Printer Friendly

Moving military missiles to market.

It may well be the proverbial match made in heaven--or, more specifically, for the heavens. The civil space program needs smaller, more affordable missions, and the primary obstacle is a lack of small, low-cost, expendable launch vehicles (SELVs). The Strategic Arms Reduction Talks (START) treaty requires the United States to remove hundreds of solid-fueled ballistic missiles from silos and submarines, and these missiles can be converted into SELVs.

The federal government should make surplus missiles, such as Minuteman 2, available to the civil sector, and aspiring commercial providers of space-related goods and services should be challenged to convert the missiles into cost-effective launch vehicles. The modifications are not trivial, but there is little doubt as to their technical feasibility. Success will not only initiate a renaissance in space-related scientific research and technology development, but also trigger the growth of a vigorous and competitive commercial space industry.

The Department of Defense has taken at least the first steps in this direction. Under a directive of the National Space Launch Strategy issued in July 1991, the department has been evaluating options for surplus strategic missiles "in terms of their consistency with U.S. national security and foreign policy interests, available agency resources, defense industrial base considerations, and with due regard to economic impact on the commercial space sector, promoting competition, and the long-term public interest." The department's analysis and conclusions--which reportedly will favor at least qualified use of surplus missiles in the space program--will have to reviewed by the White House's National Space Council and the National Security Council before any policy changes can become official.

Benefits of thinking small

Small missions utilizing converted missiles are most needed in the National Aeronautics and Space Administration's (NASA) program in space science and applications. The program now calls for one major mission (costing more than $500 million) every three years, one or two mid-sized missions ($200 to $500 million), and two to four less-expensive "small" missions. But even NASA's smallest missions, called Small Explorers, cost about $30 million each, with another $10 million to $15 million slated for launch costs. This hefty price tag means that numerous research opportunities go unexplored. Instead, truly small missions should cost only about $4 to $8 million, with launch expenses (including the launch vehicle) accounting for less than $2 million of the total. NASA could then afford to conduct perhaps 25 small missions each year, greatly expanding the scope of scientific research.

Smaller missions can be planned with considerably shorter lead times and flexible launch schedules. NASA's major projects typically take ten or more years from the go-ahead decision to launch, and even the Small Explorers require roughly three-year lead times. Smaller missions should require as little as six months lead time, with less than 30 days needed to integrate the spacecraft with the launch vehicle. Although speed may not be important for every mission, there are times when researchers need to respond quickly to unexpected events or make last-minute updates in equipment.
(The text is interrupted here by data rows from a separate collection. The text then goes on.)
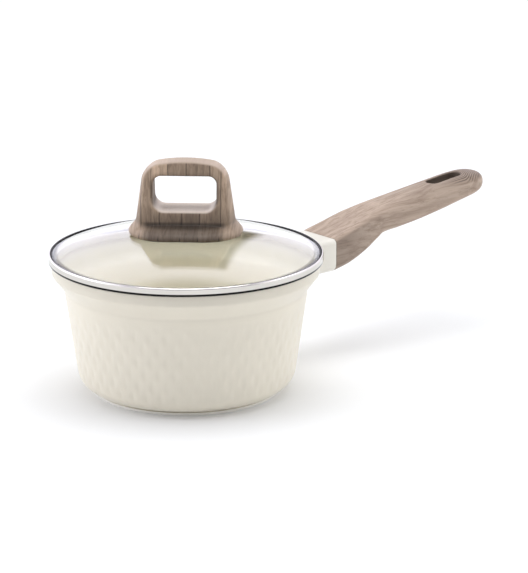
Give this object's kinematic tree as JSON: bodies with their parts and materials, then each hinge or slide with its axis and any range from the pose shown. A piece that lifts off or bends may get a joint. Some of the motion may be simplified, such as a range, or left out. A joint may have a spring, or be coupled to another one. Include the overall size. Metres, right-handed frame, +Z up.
{
  "type": "saucepan with glass lid",
  "caption": "Cast saucepan with a diamond-patterned wall, long wood-look handle with a hanging slot, and a lift-off domed glass lid with a steel band and loop knob.",
  "frame": {"origin": "centre of the base's underside, on the surface that the pan stands on", "axes": "+X along the handle, from the pan's axis to the grip's tip; +Z up, along the lid's lift"},
  "size_m": [0.34, 0.172, 0.1465],
  "materials": {
    "pan_coating": "satin cream ceramic coating",
    "collar_paint": "satin cream",
    "handle_wood_look": "soft satin with printed wood grain",
    "knob_wood_look": "soft satin with printed wood grain",
    "tempered_glass": "clear, polished",
    "polished_steel": "polished",
    "induction_steel": "circular brushed",
    "zinc_steel": "bright zinc plated",
    "brass_insert": "machined",
    "silicone": "matte translucent"
  },
  "bodies": {
    "pan": {"pan_body": "pan_coating", "induction_plate": "induction_steel", "lug_thread_insert": "zinc_steel", "handle_collar": "collar_paint", "handle_grip": "handle_wood_look", "handle_bolt": "zinc_steel", "bolt_spring_washer": "zinc_steel", "bolt_washer": "zinc_steel"},
    "lid": {"lid_glass": "tempered_glass", "lid_band": "polished_steel", "band_sealant": "silicone", "steam_vent_eyelet": "polished_steel", "vent_washer": "polished_steel", "knob_grip": "knob_wood_look", "knob_insert": "brass_insert", "knob_gasket": "silicone", "inner_gasket": "silicone", "dished_washer": "polished_steel", "knob_spring_washer": "zinc_steel", "knob_screw": "zinc_steel"}
  },
  "joints": [
    {"name": "lid_lift", "type": "slide", "parent": "pan", "child": "lid", "axis": [0, 0, 1], "range_m": [0, 0.12]}
  ]
}
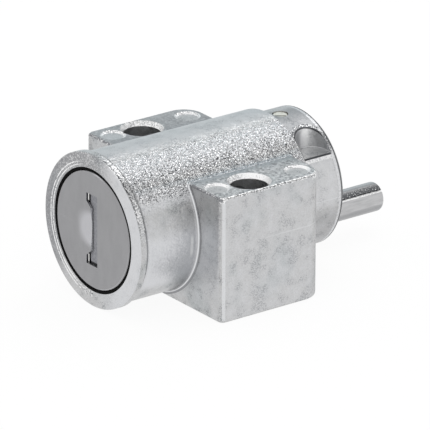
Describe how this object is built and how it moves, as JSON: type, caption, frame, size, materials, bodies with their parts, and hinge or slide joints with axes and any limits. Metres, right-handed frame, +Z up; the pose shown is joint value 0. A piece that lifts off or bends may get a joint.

The low cost and short lead times of smaller missions offer several important benefits. Perhaps most important, smaller missions make technological risk affordable. Simply put, NASA's major missions are so expensive that failure is catastrophic. As a result, new technology is eschewed in favor of older, tried-and-true technology, and there is too little innovation in the approach to design, fabrication, reliability, and quality assurance. Since the cost of failure is so much less with smaller missions, designers can be encouraged to use the most advanced technology. Indeed, with modern technology, smaller spacecraft will be more capable, pound for pound and dollar for dollar, than larger missions.

Smaller missions also can broaden the participation of young scientists and engineers in the nation's space program. Given their complexity, spacecraft used in major missions are necessarily produced by experienced professionals in high-tech national laboratories and industrial concerns. Missing are opportunities for university graduate students to get the kind of practical experience that teaches them how components are made, how components become subsystems, and how subsystems become systems; that teaches them how sensors sense and how they are designed and fabricated; and that teaches them how spaceflight instruments are built and tested. Smaller missions can provide this practical, hands-on experience--and do so within a time frame that fits the average of five years that space science and engineering students spend in graduate school.
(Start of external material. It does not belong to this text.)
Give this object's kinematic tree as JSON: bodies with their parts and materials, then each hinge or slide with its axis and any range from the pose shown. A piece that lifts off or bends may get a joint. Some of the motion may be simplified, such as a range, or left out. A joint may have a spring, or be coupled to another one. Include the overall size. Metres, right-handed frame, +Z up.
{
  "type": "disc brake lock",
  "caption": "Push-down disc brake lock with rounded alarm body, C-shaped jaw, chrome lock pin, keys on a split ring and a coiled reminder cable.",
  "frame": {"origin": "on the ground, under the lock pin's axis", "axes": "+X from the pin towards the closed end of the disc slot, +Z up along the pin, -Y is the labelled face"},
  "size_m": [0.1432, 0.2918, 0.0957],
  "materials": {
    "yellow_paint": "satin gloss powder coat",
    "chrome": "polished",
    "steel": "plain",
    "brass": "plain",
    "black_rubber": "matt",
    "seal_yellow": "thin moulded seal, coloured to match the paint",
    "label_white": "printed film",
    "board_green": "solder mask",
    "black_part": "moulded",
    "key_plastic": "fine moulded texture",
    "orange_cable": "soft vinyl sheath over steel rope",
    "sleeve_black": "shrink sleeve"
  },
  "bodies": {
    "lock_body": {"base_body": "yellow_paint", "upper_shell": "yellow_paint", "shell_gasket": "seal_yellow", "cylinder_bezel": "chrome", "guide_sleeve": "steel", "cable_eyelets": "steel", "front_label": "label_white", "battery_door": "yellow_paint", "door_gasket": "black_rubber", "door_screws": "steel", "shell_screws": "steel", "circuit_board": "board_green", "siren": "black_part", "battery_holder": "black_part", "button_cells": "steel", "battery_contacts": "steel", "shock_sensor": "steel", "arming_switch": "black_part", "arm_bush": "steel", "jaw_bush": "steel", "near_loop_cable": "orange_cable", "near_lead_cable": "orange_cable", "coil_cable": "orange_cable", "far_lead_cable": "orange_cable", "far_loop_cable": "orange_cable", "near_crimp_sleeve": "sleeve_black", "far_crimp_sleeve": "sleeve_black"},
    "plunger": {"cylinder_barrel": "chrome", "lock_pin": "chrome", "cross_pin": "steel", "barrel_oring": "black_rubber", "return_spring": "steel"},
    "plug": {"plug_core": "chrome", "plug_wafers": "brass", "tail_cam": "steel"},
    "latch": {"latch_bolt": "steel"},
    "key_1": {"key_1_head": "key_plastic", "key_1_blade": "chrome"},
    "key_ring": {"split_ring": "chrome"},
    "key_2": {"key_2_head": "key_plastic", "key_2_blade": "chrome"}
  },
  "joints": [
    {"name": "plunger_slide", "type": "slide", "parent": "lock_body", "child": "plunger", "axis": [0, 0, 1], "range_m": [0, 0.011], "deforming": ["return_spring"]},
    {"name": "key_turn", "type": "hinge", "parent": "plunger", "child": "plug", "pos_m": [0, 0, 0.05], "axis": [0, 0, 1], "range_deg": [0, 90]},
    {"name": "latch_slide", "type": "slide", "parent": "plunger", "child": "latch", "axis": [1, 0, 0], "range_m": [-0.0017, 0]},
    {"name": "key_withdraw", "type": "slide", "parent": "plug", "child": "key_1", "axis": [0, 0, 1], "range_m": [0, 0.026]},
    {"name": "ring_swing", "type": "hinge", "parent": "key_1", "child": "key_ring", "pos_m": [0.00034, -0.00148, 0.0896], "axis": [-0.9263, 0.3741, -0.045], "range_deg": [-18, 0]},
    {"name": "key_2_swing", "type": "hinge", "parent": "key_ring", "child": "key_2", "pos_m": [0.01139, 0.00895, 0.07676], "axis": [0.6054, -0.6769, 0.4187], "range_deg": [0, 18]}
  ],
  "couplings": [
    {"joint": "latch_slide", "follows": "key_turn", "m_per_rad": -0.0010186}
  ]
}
With their improved capabilities, smaller-mission spacecraft can perform many of the tasks in space science and applications that NASA currently assigns to larger missions--and likely can perform them cheaper and faster. Consequently, NASA can incorporate many small missions without adding to overall program costs simply by assigning to them an appropriate subset of the tasks now allotted to missions that have not advanced beyond the design stage.

Small missions can perform tasks across the entire spectrum of space-related scientific research and technology development. Among the uses already proposed to NASA or being discussed by researchers are:

* Missions that provide simultaneous observations by spacecraft at various locations. Multispacecraft missions are required, for example, to characterize the dynamics of large-scale natural systems such as the solar wind (the magnetized stream of charged particles flowing from the sun) and the Earth's magnetosphere.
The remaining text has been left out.